# Help needed! Artwork Not Coming Through?!



## Betty Wont (Jan 13, 2022)

Please help!? Complete noob here. Haha.sorry for the sloppy build. I hope to get better. It sounds great though. Mods for tone pot, volume boost, and diode selector. I've tried EVERYTHING though but can't connect with it. Bypass works. I built this random board I found on oshpatk. It's an acetone fm2. The led lights up when engaged. I cant tell if its supposed to be like this having never had an original, but it just.... has no art. No sparkle in the paint, no depth to the visual effect. I cant seem to get the transparent color I desire. Any mods out there for more legible labels?

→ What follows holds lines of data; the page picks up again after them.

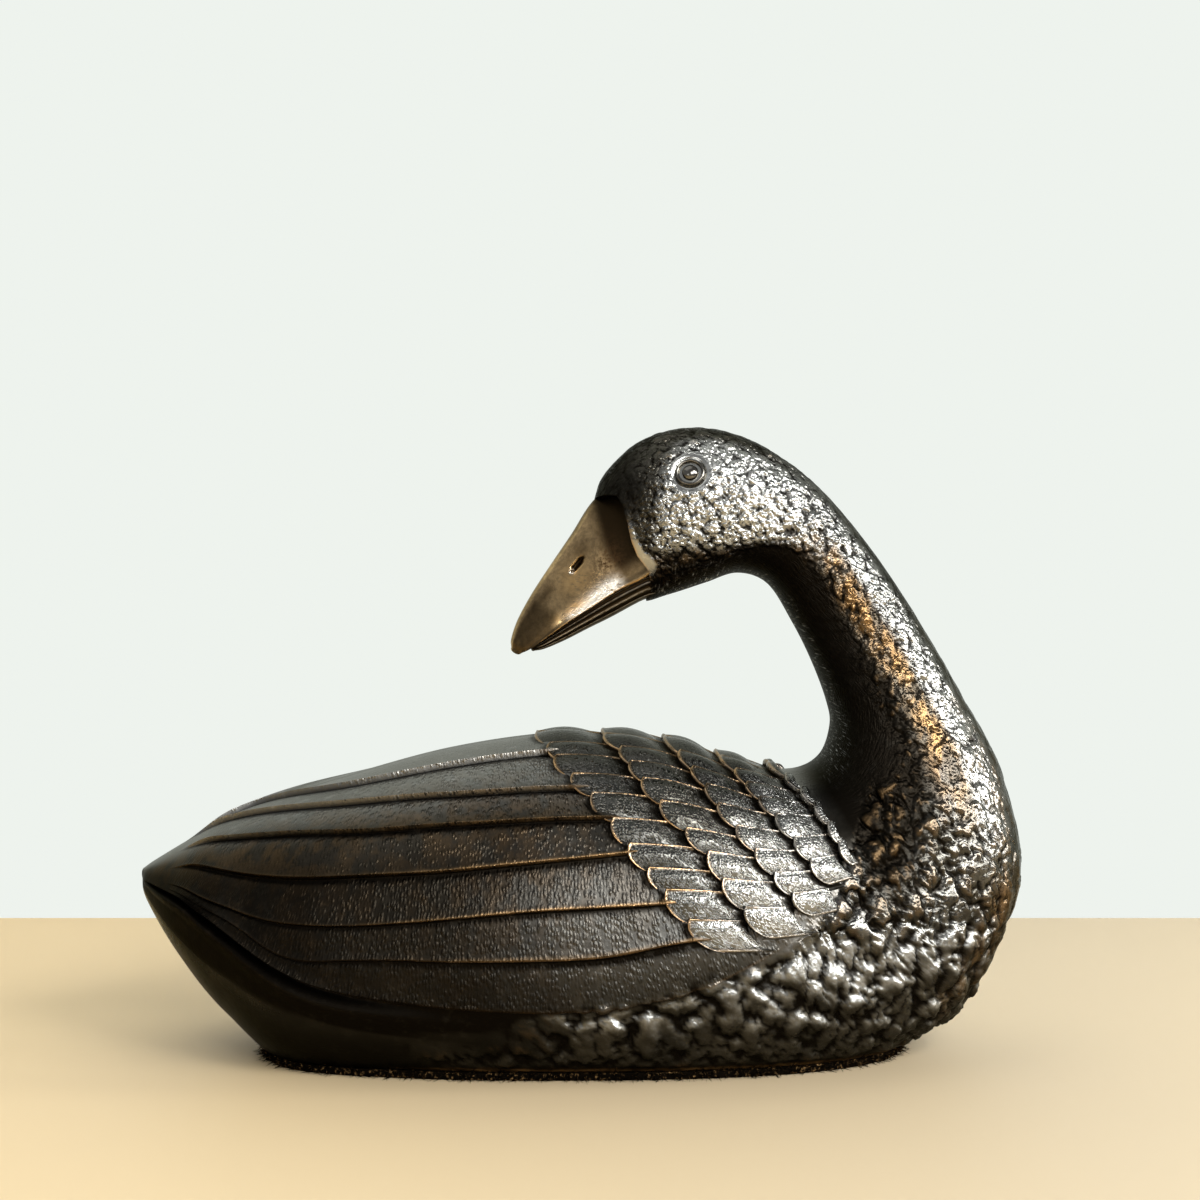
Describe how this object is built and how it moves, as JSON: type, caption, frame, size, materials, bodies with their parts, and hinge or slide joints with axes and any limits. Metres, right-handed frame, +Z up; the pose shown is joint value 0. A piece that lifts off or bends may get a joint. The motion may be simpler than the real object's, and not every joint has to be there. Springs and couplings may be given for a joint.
{
  "type": "metal duck decoy",
  "caption": "Cast metal duck at rest with its neck arched back over its body, a polished bill, feather relief and a felt-covered base that it stands on.",
  "frame": {"origin": "on the table, under the middle of the figure's box", "axes": "+X from the tail to the breast, +Y to the bird's left, +Z up; the figure is alike on both sides of XZ"},
  "size_m": [0.3199, 0.1496, 0.2259],
  "materials": {
    "patinated_bronze": "dark brown-black patina under wax, worn to bronze on raised edges",
    "polished_bronze": "polished golden brown with fine scratches",
    "eye_bronze": "dark and burnished",
    "plate_brass": "plain sheet brass, lightly tarnished",
    "screw_brass": "turned brass",
    "felt": "dense black wool felt"
  },
  "bodies": {
    "root": {"body_casting": "patinated_bronze", "neck_and_head_casting": "patinated_bronze", "upper_bill": "polished_bronze", "lower_bill": "polished_bronze", "eye_right": "eye_bronze", "eye_ring_right": "eye_bronze", "eye_left": "eye_bronze", "eye_ring_left": "eye_bronze", "neck_pin_back": "patinated_bronze", "neck_pin_right": "patinated_bronze", "neck_pin_breast": "patinated_bronze", "neck_pin_left": "patinated_bronze", "closing_plate": "plate_brass", "plate_screw_1": "screw_brass", "plate_screw_2": "screw_brass", "plate_screw_3": "screw_brass", "plate_screw_4": "screw_brass", "felt_pad": "felt"}
  },
  "joints": []
}
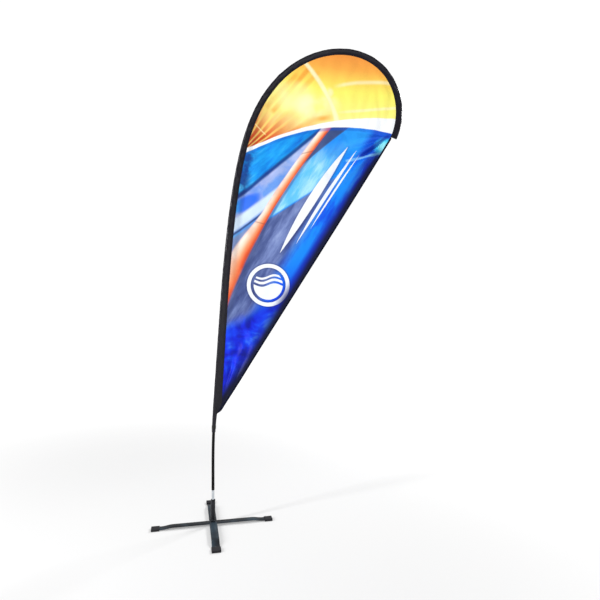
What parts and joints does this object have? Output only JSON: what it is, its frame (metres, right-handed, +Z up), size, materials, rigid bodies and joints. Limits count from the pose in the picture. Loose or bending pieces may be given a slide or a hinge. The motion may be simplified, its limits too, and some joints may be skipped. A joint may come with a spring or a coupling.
{
  "type": "teardrop flag",
  "caption": "Free-standing teardrop banner: printed cloth stretched by a bent tapered pole that turns on a ball-bearing spindle over a folding steel cross base.",
  "frame": {"origin": "on the floor, on the axis of the spindle and the pivot bolt", "axes": "+Z up along the spindle; the flag lies in the XZ plane and points to +X; the base's lower bar is turned 12.5 degrees from +X towards +Y"},
  "size_m": [1.6801, 0.7998, 3.2212],
  "materials": {
    "bar_steel": "dark blue-grey powder coat, satin",
    "foot_rubber": "moulded black rubber, matt",
    "fastener_steel": "zinc plated, satin",
    "washer_nylon": "natural nylon",
    "housing_paint": "black powder coat, satin",
    "bearing_steel": "ground bearing steel",
    "cage_metal": "steel balls in a pressed brass-coloured cage",
    "circlip_steel": "phosphated spring steel",
    "seal_rubber": "black nitrile rubber",
    "spindle_chrome": "bright chrome, polished",
    "pole_composite": "black glass-fibre composite, semi-gloss",
    "spigot_composite": "ground glass-fibre rod",
    "bush_plastic": "black acetal",
    "tip_rubber": "soft black rubber",
    "sleeve_fabric": "black woven polyester, faint sheen",
    "webbing": "black polyester webbing",
    "printed_polyester": "knitted polyester with a dye-sublimation print",
    "hem_fabric": "folded and stitched polyester hem, dark blue"
  },
  "bodies": {
    "base": {"lower_bar": "bar_steel", "foot_cap_left": "foot_rubber", "foot_cap_right": "foot_rubber", "pivot_bolt": "fastener_steel", "head_washer": "fastener_steel", "pivot_washer": "washer_nylon", "spring_washer": "fastener_steel", "lock_nut": "fastener_steel", "spindle_housing": "housing_paint", "lower_bearing_outer_ring": "bearing_steel", "upper_bearing_outer_ring": "bearing_steel", "outer_spacer_tube": "bearing_steel", "housing_circlip": "circlip_steel", "dust_seal": "seal_rubber"},
    "upper_leg": {"upper_bar": "bar_steel", "foot_cap_back": "foot_rubber", "foot_cap_front": "foot_rubber"},
    "ball_cages": {"lower_ball_cage": "cage_metal", "upper_ball_cage": "cage_metal"},
    "rotor": {"spindle_shaft": "spindle_chrome", "lower_bearing_inner_ring": "bearing_steel", "upper_bearing_inner_ring": "bearing_steel", "inner_spacer_tube": "bearing_steel", "shaft_circlip": "circlip_steel"},
    "pole": {"pole_bush": "bush_plastic", "pole_section_1": "pole_composite", "pole_section_2": "pole_composite", "pole_section_3": "pole_composite", "pole_section_4": "pole_composite", "joint_spigot_1": "spigot_composite", "joint_spigot_2": "spigot_composite", "joint_spigot_3": "spigot_composite", "tip_cap": "tip_rubber", "bottom_cuff": "sleeve_fabric", "cuff_strap": "webbing", "pole_sleeve": "sleeve_fabric", "tip_patch": "webbing", "flag_panel": "printed_polyester", "free_edge_hem": "hem_fabric"}
  },
  "joints": [
    {"name": "bar_fold", "type": "hinge", "parent": "base", "child": "upper_leg", "pos_m": [0, 0, 0.0207], "axis": [0, 0, 1], "range_deg": [-77, 77]},
    {"name": "spindle_spin", "type": "hinge", "parent": "base", "child": "rotor", "pos_m": [0, 0, 0.15], "axis": [0, 0, 1], "continuous": true},
    {"name": "ball_cage_spin", "type": "hinge", "parent": "base", "child": "ball_cages", "pos_m": [0, 0, 0.15], "axis": [0, 0, 1], "continuous": true},
    {"name": "pole_lift", "type": "slide", "parent": "rotor", "child": "pole", "axis": [0, 0, 1], "range_m": [0, 0.15]}
  ],
  "couplings": [
    {"joint": "ball_cage_spin", "follows": "spindle_spin", "ratio": 0.4167}
  ]
}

Should I have socketed the enclosure? I have another on order in case I have to un solder it. I already have the parts on the way for a shallow water. I hope I don't have the same issues...


----------



## JamieJ (Jan 14, 2022)

Have you grounded the knobs? 

Also try the comic sans font. That can help a build look classy.


----------



## temol (Jan 14, 2022)

I'm sure I've seen vintage transparent  sound enhancing paint somewhere..  according to countless reviews works magic.


----------



## fig (Jan 14, 2022)

You need to bias your guitar before using this pedal.

I tried visual inspection, but the damned thing is just too hideous.

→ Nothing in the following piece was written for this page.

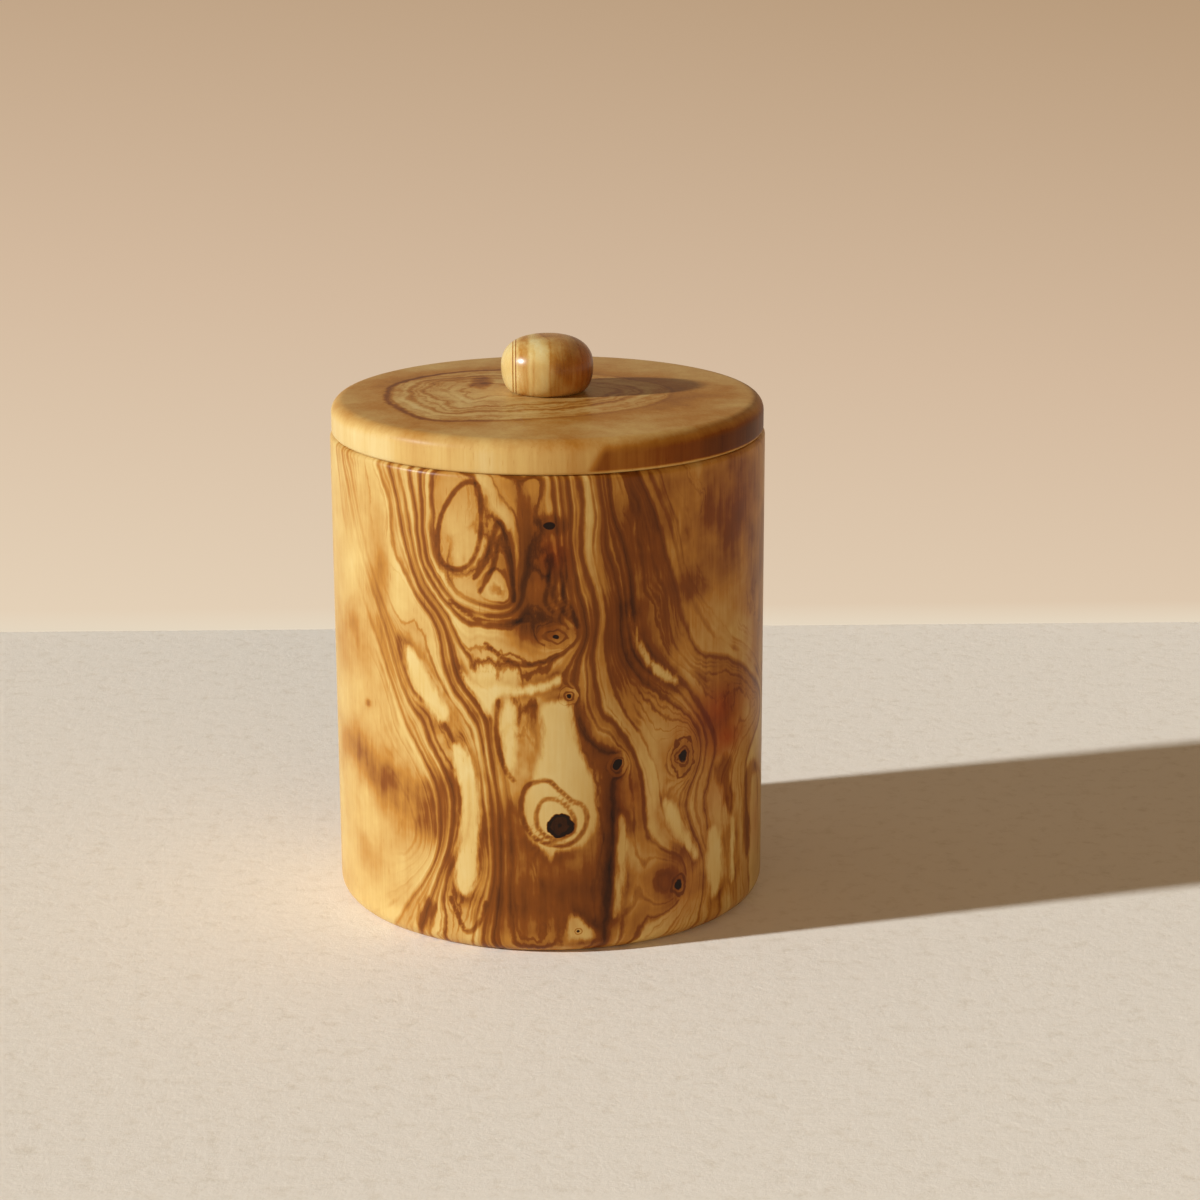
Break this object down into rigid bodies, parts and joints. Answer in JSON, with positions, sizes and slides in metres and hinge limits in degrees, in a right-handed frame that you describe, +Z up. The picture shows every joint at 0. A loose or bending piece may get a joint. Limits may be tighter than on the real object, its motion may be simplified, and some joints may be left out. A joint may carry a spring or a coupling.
{
  "type": "wooden spice jar",
  "caption": "Turned cylindrical olive wood jar with a drop-in knobbed lid, for keeping spices or salt.",
  "frame": {"origin": "middle of the base, on the surface that the jar stands on", "axes": "+Z up along the turning axis; -Y is the side with the large knot, the one that the picture shows"},
  "size_m": [0.085, 0.085, 0.1119],
  "materials": {
    "olive_wood_body": "oiled satin, strongly figured with knots",
    "olive_wood_lid": "oiled satin",
    "olive_wood_knob": "oiled, polished",
    "screw_steel": "bright zinc",
    "seal_silicone": "translucent milky silicone"
  },
  "bodies": {
    "jar": {"jar_body": "olive_wood_body"},
    "seal": {"seal_ring": "seal_silicone"},
    "lid": {"lid": "olive_wood_lid", "knob": "olive_wood_knob", "knob_screw": "screw_steel"}
  },
  "joints": [
    {"name": "lid_lift", "type": "slide", "parent": "jar", "child": "seal", "axis": [0, 0, 1], "range_m": [0, 0.08]},
    {"name": "lid_turn", "type": "hinge", "parent": "seal", "child": "lid", "pos_m": [0, 0, 0.0936], "axis": [0, 0, 1], "continuous": true}
  ]
}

The mojo is in the _green_ sharpie.

Is that a 12K resistor?

We need CLEAR pictures of the enclosure cover, front AND back.


----------



## PJS (Jan 14, 2022)

Sharpie?  SHARPIE?????  I only use homemade iron gall ink with a goose feather pen.  You need to use proper vintage parts to get true mojo.


----------



## carlinb17 (Jan 14, 2022)

nothing screams mojo like a battery...and I don't see one

big fan of the RadioShack ones, or the ones I take out of a smoke detector and don't replace!


----------



## Big Monk (Jan 14, 2022)

I think the problem with the graphics is the transparency of the tone.

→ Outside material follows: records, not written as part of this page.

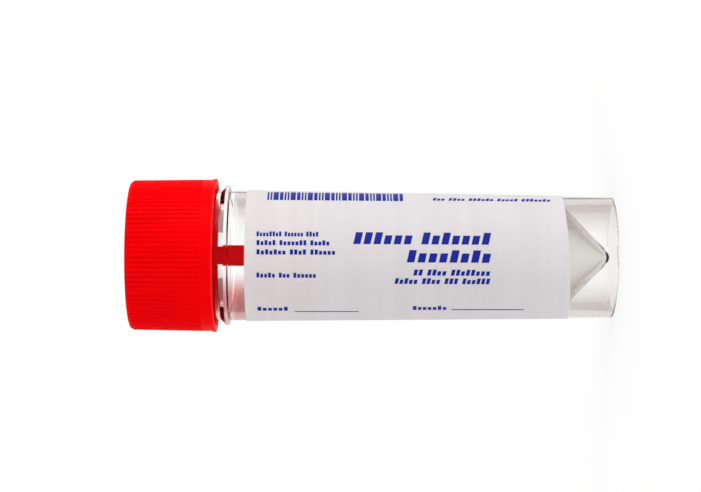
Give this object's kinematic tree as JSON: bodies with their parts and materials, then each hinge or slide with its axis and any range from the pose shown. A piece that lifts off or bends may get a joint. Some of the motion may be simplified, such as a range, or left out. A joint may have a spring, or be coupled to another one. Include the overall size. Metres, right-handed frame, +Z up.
{
  "type": "specimen container",
  "caption": "Clear conical-bottomed tube standing on its own skirt, with a ribbed screw cap that carries a sampling spoon, and a wrap-around label.",
  "frame": {"origin": "centre of the foot's rim, on the surface that the container stands on", "axes": "+Z up along the tube towards the cap, -Y towards the middle of the label and the open side of the spoon's bowl"},
  "size_m": [0.0295, 0.0294, 0.0925],
  "materials": {
    "clear_polystyrene": "clear, glossy, injection moulded",
    "red_polyethylene": "semi-gloss, slightly translucent at the thin rim",
    "deep_red_polystyrene": "semi-gloss",
    "label_paper": "matt white label stock with blue print"
  },
  "bodies": {
    "container": {"tube": "clear_polystyrene", "label": "label_paper"},
    "spoon_body": {"spoon": "deep_red_polystyrene"},
    "cap_body": {"cap": "red_polyethylene"}
  },
  "joints": [
    {"name": "cap_rise", "type": "slide", "parent": "container", "child": "spoon_body", "axis": [0, 0, 1], "range_m": [0, 0.00875]},
    {"name": "cap_turn", "type": "hinge", "parent": "spoon_body", "child": "cap_body", "pos_m": [0, 0, 0.088], "axis": [0, 0, 1], "range_deg": [0, 900]}
  ],
  "couplings": [
    {"joint": "cap_rise", "follows": "cap_turn", "m_per_rad": 0.00055704}
  ]
}
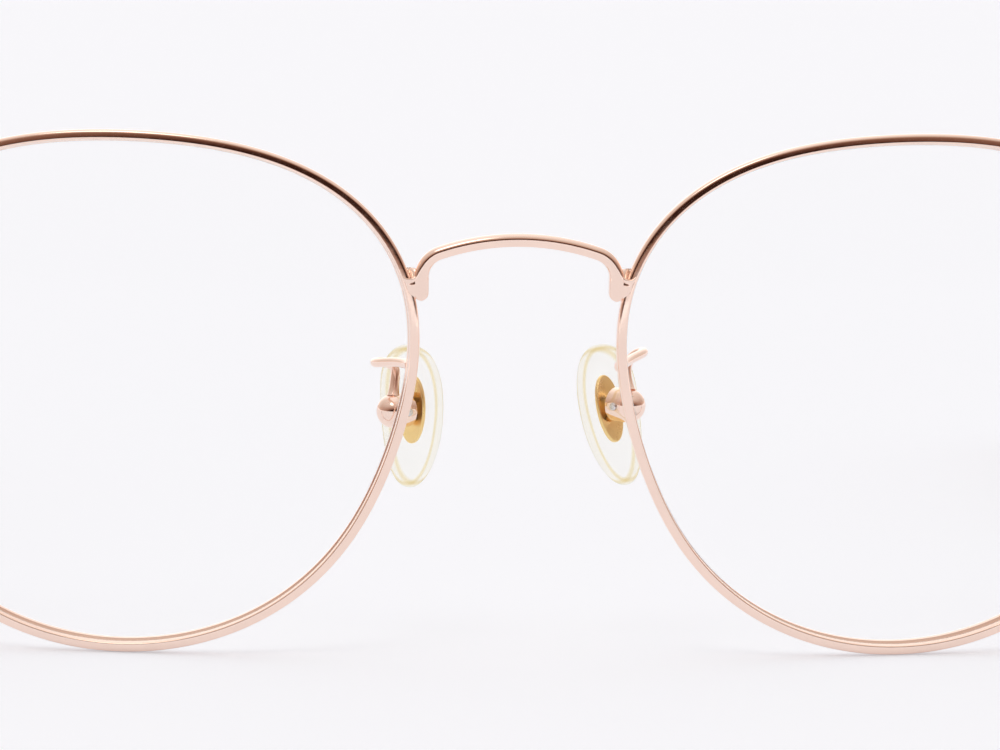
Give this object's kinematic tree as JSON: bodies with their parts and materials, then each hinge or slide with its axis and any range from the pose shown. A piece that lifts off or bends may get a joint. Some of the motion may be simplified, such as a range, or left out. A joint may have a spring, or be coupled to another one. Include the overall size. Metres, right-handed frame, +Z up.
{
  "type": "eyeglasses",
  "caption": "Round metal eyeglasses with thin rims, clear lenses, an arched wire bridge, adjustable nose pads and folding temples with plastic tips.",
  "frame": {"origin": "middle of the glasses' box, on the surface that they stand on", "axes": "+X to the wearer's left, -Y out of the front of the lenses, +Y along the open temples, +Z up"},
  "size_m": [0.1406, 0.152, 0.0475],
  "materials": {
    "rose_gold_metal": "polished rose-gold plating over metal",
    "lens_plastic": "clear, polished, coated",
    "clear_silicone": "clear silicone, faintly yellow at the edges",
    "gold_plate": "gold-plated stamping",
    "screw_steel": "turned steel",
    "tip_acetate": "glossy translucent brown plastic"
  },
  "bodies": {
    "front": {"rim_left": "rose_gold_metal", "rim_right": "rose_gold_metal", "lens_left": "lens_plastic", "lens_right": "lens_plastic", "bridge": "rose_gold_metal", "pad_arm_left": "rose_gold_metal", "pad_arm_right": "rose_gold_metal", "pad_box_left": "rose_gold_metal", "pad_box_right": "rose_gold_metal", "pad_screw_left": "screw_steel", "pad_screw_right": "screw_steel", "rim_lock_upper_left": "rose_gold_metal", "rim_lock_upper_right": "rose_gold_metal", "rim_lock_lower_left": "rose_gold_metal", "rim_lock_lower_right": "rose_gold_metal", "rim_lock_screw_left": "screw_steel", "rim_lock_screw_right": "screw_steel", "end_piece_left": "rose_gold_metal", "end_piece_right": "rose_gold_metal", "hinge_front_leaf_left": "rose_gold_metal", "hinge_front_leaf_right": "rose_gold_metal", "hinge_screw_left": "screw_steel", "hinge_screw_right": "screw_steel"},
    "temple_left_body": {"temple_left": "rose_gold_metal", "temple_tip_left": "tip_acetate", "hinge_temple_leaf_left": "rose_gold_metal"},
    "temple_right_body": {"temple_right": "rose_gold_metal", "temple_tip_right": "tip_acetate", "hinge_temple_leaf_right": "rose_gold_metal"},
    "nose_pad_left_body": {"pad_insert_left": "gold_plate", "nose_pad_left": "clear_silicone"},
    "nose_pad_right_body": {"pad_insert_right": "gold_plate", "nose_pad_right": "clear_silicone"}
  },
  "joints": [
    {"name": "temple_left_fold", "type": "hinge", "parent": "front", "child": "temple_left_body", "pos_m": [0.06655, -0.05865, 0.03103], "axis": [0, 0, 1], "range_deg": [0, 90]},
    {"name": "temple_right_fold", "type": "hinge", "parent": "front", "child": "temple_right_body", "pos_m": [-0.06655, -0.05865, 0.03103], "axis": [0, 0, -1], "range_deg": [0, 84]},
    {"name": "nose_pad_left_rock", "type": "hinge", "parent": "front", "child": "nose_pad_left_body", "pos_m": [0.01055, -0.06692, 0.02208], "axis": [0.7071, 0.7071, 0], "range_deg": [-8, 8]},
    {"name": "nose_pad_right_rock", "type": "hinge", "parent": "front", "child": "nose_pad_right_body", "pos_m": [-0.01, -0.06692, 0.02148], "axis": [-0.6157, 0.788, 0], "range_deg": [-8, 8]}
  ]
}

If the tone is too transparent the graphics don’t show up. Did you double check the fuzz resistor?


----------



## mybud (Jan 14, 2022)

Socketed the enclosure? Works for me …


----------



## Harry Klippton (Jan 14, 2022)

Also try bigger knobs. The bigger the knob, the more tone it has


----------



## giovanni (Jan 14, 2022)

I think your screws need more solder but your sharpie needs less solder! Also you should really use the font Desdemona for all writing.


----------



## Harry Klippton (Jan 14, 2022)

Have you tried any fake jfets that you bought from disreputable sellers?


----------



## Betty Wont (Jan 14, 2022)

Thanks for all the advice guys, but I found what I was looking for over at the Gear Page. I found a guy that is going to rehouse it for me in a stealthy Boss DS-1 enclosure with seeing eye mod. Only $200, can you believe it?!!?!


----------



## Bricksnbeatles (Jan 14, 2022)

carlinb17 said:


> nothing screams mojo like a battery...and I don't see one
> 
> big fan of the RadioShack ones, or the ones I take out of a smoke detector and don't replace!


That’s dangerous. Then what’s gonna warn you when your smokin’ licks start to get too hot?


----------



## fig (Jan 14, 2022)

I hear you can reflow the whole pedal in a microwave.


----------



## spi (Jan 14, 2022)

Your sharpie looks cold.  Try hitting it again and make sure that ink flows over the letters.


----------